Management's Discussion and Analysis of Financial Condition

And Results of Operations

 

COMPARISON OF SECOND QUARTER AND SIX MONTHS ENDED JUNE 30, 2001 WITH SECOND QUARTER AND SIX MONTHS ENDED JUNE 30, 2000

     The Notes to Financial Statements and Management's Discussion and Analysis of Financial Condition and Results of Operations in the Annual Report on Form 10-K for Allegheny Generating Company (the Company) for the year ended December 31, 2000, should be read with the following Management's Discussion and Analysis information.

Factors That May Affect Future Results

     Certain statements within constitute forward-looking statements with respect to the Company. Such forward-looking statements include statements with respect to, results of operations, capital expenditures, regulatory matters, liquidity and capital resources, resolution and impact of litigation, and accounting matters. All such forward-looking information is necessarily only estimated. There can be no assurance that the Company's actual results will not materially differ from expectations. Actual results have varied materially and unpredictably from past expectations.

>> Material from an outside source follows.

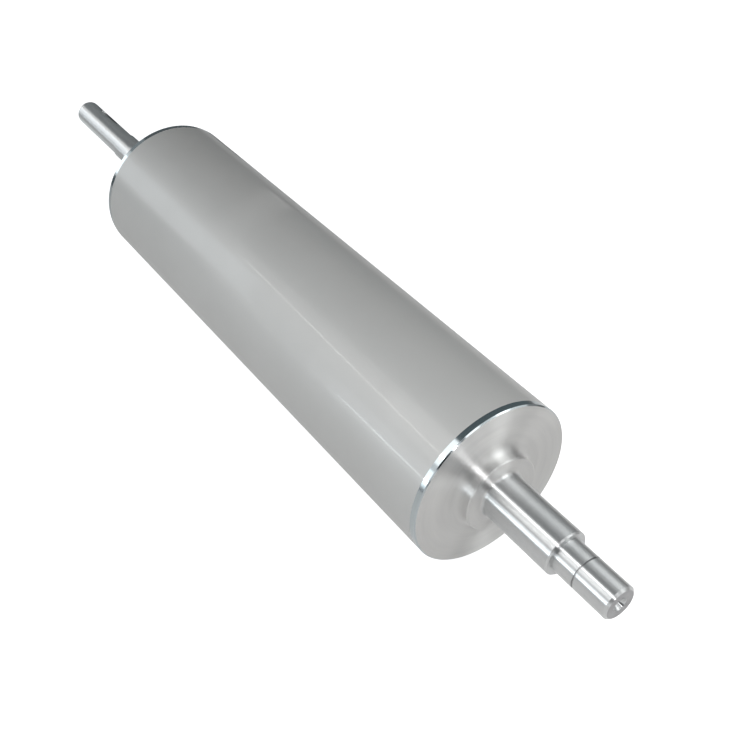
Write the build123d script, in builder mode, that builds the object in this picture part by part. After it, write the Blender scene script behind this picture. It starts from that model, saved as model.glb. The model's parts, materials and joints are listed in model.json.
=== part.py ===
from build123d import *

import os
from math import cos, radians, sin, tan

# Anilox roller: a steel tube with a ceramic coating, closed at each end by a head that is
# turned in one piece with its journal. Everything is round about Y. The origin is on that
# axis, halfway along the face. The short operator's end points to -Y and the keyed drive end
# to +Y. All lengths are in millimetres.

# Roll
face_diameter = 150.0
face_length = 543.0
bare_band = 6.0  # bright steel left uncoated at each end, which is the rim of the head's flange
coating_thickness = 0.4
tube_wall = 12.1  # of steel, under the coating
tube_bore_lead = 1.5

# What both heads have
spigot_length = 32.0
spigot_lead = 2.0
face_edge_chamfer = 1.0
hub_diameter = 68.6
hub_height = 12.0
hub_cove_radius = 7.0
hub_edge_chamfer = 0.8
bearing_diameter = 40.0
bearing_length = 73.0
bearing_root_radius = 3.0
shoulder_chamfer = 1.2

# The steps beyond each bearing seat
operator_seat_diameter = 30.0
operator_seat_length = 55.0
drive_collar_diameter = 30.0
drive_collar_length = 35.0
drive_end_diameter = 28.0
drive_end_length = 105.0
collar_chamfer = 0.5
journal_end_chamfer = 2.0

# Relief turned at the root of each seat, so that a ring seats flat on the shoulder
relief_width = 2.0
relief_depth = 0.4

# Groove for a retaining ring
ring_groove_start = 20.6  # from the shoulder, the width of what the ring holds
ring_groove_width = 1.6
ring_groove_depth = 0.7

# Keyway, cut with an end mill
key_width = 8.0
key_length = 45.0
key_depth = 4.0
key_end_distance = 25.0  # from the shaft's end
key_angle = 52.0  # round the axis, from +X towards +Z

# Centre hole in each journal's end, tapped to take a bolt
thread_core_diameter = 6.8
thread_depth = 22.0
centre_mouth_diameter = 12.8
centre_angle = 60.0
drill_point_angle = 118.0

# Worked out from the sizes above
coated_length = face_length - 2 * bare_band
tube_diameter = face_diameter - 2 * coating_thickness
tube_bore = tube_diameter - 2 * tube_wall
hub_front = face_length / 2 + hub_height
shoulder = hub_front + bearing_length
operator_end = shoulder + operator_seat_length
collar_end = shoulder + drive_collar_length
drive_end = collar_end + drive_end_length
ring_groove = shoulder + ring_groove_start
key_floor = Plane(
    origin=(0, drive_end - key_end_distance - key_length / 2, 0),
    x_dir=(0, 1, 0),
    z_dir=(cos(radians(key_angle)), 0, sin(radians(key_angle))),
).offset(drive_end_diameter / 2 - key_depth)

OPERATOR = -1
DRIVE = 1
ROUNDING = 0.001


def turning_plane(side):
    """The half section's plane: local X is the radius, local Y the distance outwards from mid-face."""
    return Plane(origin=(0, 0, 0), x_dir=(1, 0, 0), z_dir=(0, 0, side))


def round_edge(turned, diameter, distance):
    """The round edge of a turned piece with this diameter, this far from mid-face on either side."""
    return turned.edges().filter_by(
        lambda edge: edge.geom_type == GeomType.CIRCLE
        and abs(edge.radius - diameter / 2) < ROUNDING
        and abs(abs(edge.arc_center.Y) - distance) < ROUNDING
    )


def tapped_centre(side, distance):
    """Drills the centre hole into the journal's end: a core for the thread below a 60 degree cone."""
    core_radius = thread_core_diameter / 2
    point_height = core_radius / tan(radians(drill_point_angle / 2))
    end_face = Plane(origin=(0, side * distance, 0), z_dir=(0, side, 0))
    with Locations(end_face):
        CounterSinkHole(core_radius, centre_mouth_diameter / 2, thread_depth, centre_angle)
    with Locations(end_face.offset(-thread_depth)):
        Cone(
            0,
            core_radius,
            point_height,
            align=(Align.CENTER, Align.CENTER, Align.MAX),
            mode=Mode.SUBTRACT,
        )


def turned_head(side, seats, grooves):
    """One head, turned from a forging: spigot, flange, hub and bearing seat, then the given seats.

    side is OPERATOR or DRIVE, seats lists each further step's (diameter, length) outwards, and
    grooves lists each turned groove's (diameter, start, width, depth).
    """
    flange_back = face_length / 2 - bare_band
    steps = [
        (tube_bore, spigot_length),
        (face_diameter, bare_band),
        (hub_diameter, hub_height),
        (bearing_diameter, bearing_length),
    ]
    with BuildPart() as head:
        with BuildSketch(turning_plane(side)):
            start = flange_back - spigot_length
            for diameter, length in steps + seats:
                with Locations((0, start)):
                    Rectangle(diameter / 2, length, align=(Align.MIN, Align.MIN))
                start += length
            for diameter, groove_start, width, depth in grooves:
                with Locations((diameter / 2, groove_start)):
                    Rectangle(depth, width, align=(Align.MAX, Align.MIN), mode=Mode.SUBTRACT)
        revolve(axis=Axis.Y)
        chamfer(round_edge(head, tube_bore, flange_back - spigot_length), spigot_lead)
        chamfer(round_edge(head, face_diameter, face_length / 2), face_edge_chamfer)
        fillet(round_edge(head, hub_diameter, face_length / 2), hub_cove_radius)
        chamfer(round_edge(head, hub_diameter, hub_front), hub_edge_chamfer)
        fillet(round_edge(head, bearing_diameter, hub_front), bearing_root_radius)
        chamfer(round_edge(head, bearing_diameter, shoulder), shoulder_chamfer)
    return head.part


# The tube, bored right through, with a lead at each mouth for the spigots
with BuildPart() as roll_tube:
    with BuildSketch(Plane.XZ.offset(-coated_length / 2)):
        Circle(tube_diameter / 2)
        Circle(tube_bore / 2, mode=Mode.SUBTRACT)
    extrude(amount=coated_length)
    chamfer(round_edge(roll_tube, tube_bore, coated_length / 2), tube_bore_lead)

# The ceramic, sprayed on the tube and ground flush with the bare bands
with BuildPart() as ceramic_coating:
    with BuildSketch(Plane.XZ.offset(-coated_length / 2)):
        Circle(face_diameter / 2)
        Circle(tube_diameter / 2, mode=Mode.SUBTRACT)
    extrude(amount=coated_length)

# The operator's head: one seat beyond the bearing, with a groove for a retaining ring
with BuildPart() as operator_head:
    add(
        turned_head(
            OPERATOR,
            seats=[(operator_seat_diameter, operator_seat_length)],
            grooves=[
                (operator_seat_diameter, shoulder, relief_width, relief_depth),
                (operator_seat_diameter, ring_groove, ring_groove_width, ring_groove_depth),
            ],
        )
    )
    chamfer(round_edge(operator_head, operator_seat_diameter, operator_end), journal_end_chamfer)
    tapped_centre(OPERATOR, operator_end)

# The drive head: a collar seat, then the keyed end
with BuildPart() as drive_head:
    add(
        turned_head(
            DRIVE,
            seats=[
                (drive_collar_diameter, drive_collar_length),
                (drive_end_diameter, drive_end_length),
            ],
            grooves=[(drive_collar_diameter, shoulder, relief_width, relief_depth)],
        )
    )
    chamfer(round_edge(drive_head, drive_collar_diameter, collar_end), collar_chamfer)
    chamfer(round_edge(drive_head, drive_end_diameter, drive_end), journal_end_chamfer)
    tapped_centre(DRIVE, drive_end)
    with BuildSketch(key_floor):
        SlotOverall(key_length, key_width)
    extrude(amount=2 * key_depth, mode=Mode.SUBTRACT)

roll_tube.part.label = "roll_tube"
ceramic_coating.part.label = "ceramic_coating"
operator_head.part.label = "operator_head"
drive_head.part.label = "drive_head"

os.makedirs("parts", exist_ok=True)
export_step(roll_tube.part, "parts/roll_tube.step")
export_step(ceramic_coating.part, "parts/ceramic_coating.step")
export_step(operator_head.part, "parts/operator_head.step")
export_step(drive_head.part, "parts/drive_head.step")
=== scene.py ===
"""Anilox roller: the looks of a ceramic-coated printing roller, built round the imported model.

The roller lies along Y with the middle of its face at the origin. The operator's head is at -Y
and the keyed drive head at +Y. Every length is in metres.
"""

import json
import logging
import math
from dataclasses import dataclass
from enum import Enum
from typing import Dict, List, Optional, Sequence, Tuple, Union

import bmesh
import bpy
from mathutils import Matrix, Vector

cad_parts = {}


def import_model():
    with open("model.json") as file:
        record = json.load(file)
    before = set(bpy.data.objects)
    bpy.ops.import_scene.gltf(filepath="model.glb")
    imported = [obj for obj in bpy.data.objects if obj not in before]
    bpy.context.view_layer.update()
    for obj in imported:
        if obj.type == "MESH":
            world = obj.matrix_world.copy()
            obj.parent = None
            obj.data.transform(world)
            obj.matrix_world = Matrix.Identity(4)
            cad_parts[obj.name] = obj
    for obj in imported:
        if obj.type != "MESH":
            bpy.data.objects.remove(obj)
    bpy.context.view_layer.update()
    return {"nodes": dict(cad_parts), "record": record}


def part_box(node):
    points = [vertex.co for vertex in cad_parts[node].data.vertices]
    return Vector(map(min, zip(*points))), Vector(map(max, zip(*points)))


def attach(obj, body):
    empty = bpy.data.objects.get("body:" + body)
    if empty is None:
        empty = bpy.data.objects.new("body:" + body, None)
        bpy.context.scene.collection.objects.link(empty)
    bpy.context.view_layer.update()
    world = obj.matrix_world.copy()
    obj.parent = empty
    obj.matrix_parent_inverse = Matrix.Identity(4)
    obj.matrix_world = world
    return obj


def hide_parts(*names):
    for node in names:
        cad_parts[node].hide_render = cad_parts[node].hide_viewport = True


MM = 0.001
BODY = "root"

Colour = Tuple[float, float, float]
Socket = bpy.types.NodeSocket
Value = Union[float, Sequence[float], Socket]

log = logging.getLogger("anilox_roller")


class Side(Enum):
    """The end of the roller that a head closes, as the sign of its Y."""

    OPERATOR = -1
    DRIVE = 1


class Surface(Enum):
    """The material slots of a turned head, in the order in which its mesh holds them."""

    FACED = 0
    GROUND = 1
    RIM = 2
    HOLE = 3
    END = 4


# Node trees


class NodeSheet:
    """A material's or a world's node tree, with short calls to add and link its nodes."""

    def __init__(self, owner: Union[bpy.types.Material, bpy.types.World]) -> None:
        """Empties the owner's tree.

        Args:
            owner: the material or world whose nodes are built.
        """
        owner.use_nodes = True
        self.tree = owner.node_tree
        self.tree.nodes.clear()

    def add(self, kind: str, **settings: object) -> bpy.types.Node:
        """Adds a node.

        Args:
            kind: the node's type, such as ShaderNodeMath.
            settings: the node's own properties, such as its operation.

        Returns:
            The new node.
        """
        node = self.tree.nodes.new(kind)
        for name, value in settings.items():
            setattr(node, name, value)
        return node

    def feed(self, socket: Socket, value: Value) -> None:
        """Links a socket to the input, or sets it where the value is a number or a colour.

        Args:
            socket: the input to feed.
            value: a number, a sequence of numbers, or the output that feeds it.
        """
        if isinstance(value, bpy.types.NodeSocket):
            self.tree.links.new(value, socket)
        else:
            socket.default_value = value

    def math(self, operation: str, first: Value, second: Value = 0.0, third: Value = 0.0) -> Socket:
        """Adds a Math node.

        Args:
            operation: such as MULTIPLY.
            first: the first number or output.
            second: the second, where the operation has one.
            third: the third, where the operation has one.

        Returns:
            The node's output.
        """
        node = self.add("ShaderNodeMath", operation=operation)
        for socket, value in zip(node.inputs, (first, second, third)):
            self.feed(socket, value)
        return node.outputs[0]

    def mix_colour(self, factor: Value, first: Value, second: Value) -> Socket:
        """Adds a colour Mix node.

        Args:
            factor: how much of the second colour there is.
            first: the first colour or output.
            second: the second colour or output.

        Returns:
            The mixed colour.
        """
        node = self.add("ShaderNodeMix", data_type="RGBA")
        self.feed(node.inputs["Factor"], factor)
        for socket, value in zip((node.inputs[6], node.inputs[7]), (first, second)):
            self.feed(socket, (*value, 1.0) if isinstance(value, tuple) else value)
        return node.outputs[2]

    def remap(self, value: Value, low: float, high: float) -> Socket:
        """Stretches a 0 to 1 value over a range.

        Args:
            value: the output that is stretched.
            low: what 0 becomes.
            high: what 1 becomes.

        Returns:
            The stretched value.
        """
        node = self.add("ShaderNodeMapRange")
        self.feed(node.inputs["Value"], value)
        self.feed(node.inputs["To Min"], low)
        self.feed(node.inputs["To Max"], high)
        return node.outputs["Result"]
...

     Factors that could cause the Company's actual results to differ materially include, among others, the following: general and economic and business conditions; industry capacity; changes in technology; changes in political, social and economic conditions; changes in the price of power and fuel for electric generation; regulatory matters; litigation involving the Company; regulatory conditions applicable to the Company; the loss of any significant customers; and changes in business strategy or development plans.

 

SIGNIFICANT EVENTS IN THE FIRST SIX MONTHS OF 2001

Allegheny Energy, Inc. (Allegheny Energy) Seeks Approval for Initial Public Offering (IPO) of Allegheny Energy Supply Company, LLC (Allegheny Energy Supply)

     On July 23, 2001, Allegheny Energy filed a U-1 application with the SEC, seeking approval of an IPO of up to 18 percent of the common stock in a new holding company, which would own 100 percent of its unregulated generating subsidiary, Allegheny Energy Supply. Allegheny Energy also announced that it expects, subject to market and other conditions, to distribute to the holders of its common stock its remaining equity ownership of the Allegheny Energy Supply holding company during 2002 in a tax-free distribution.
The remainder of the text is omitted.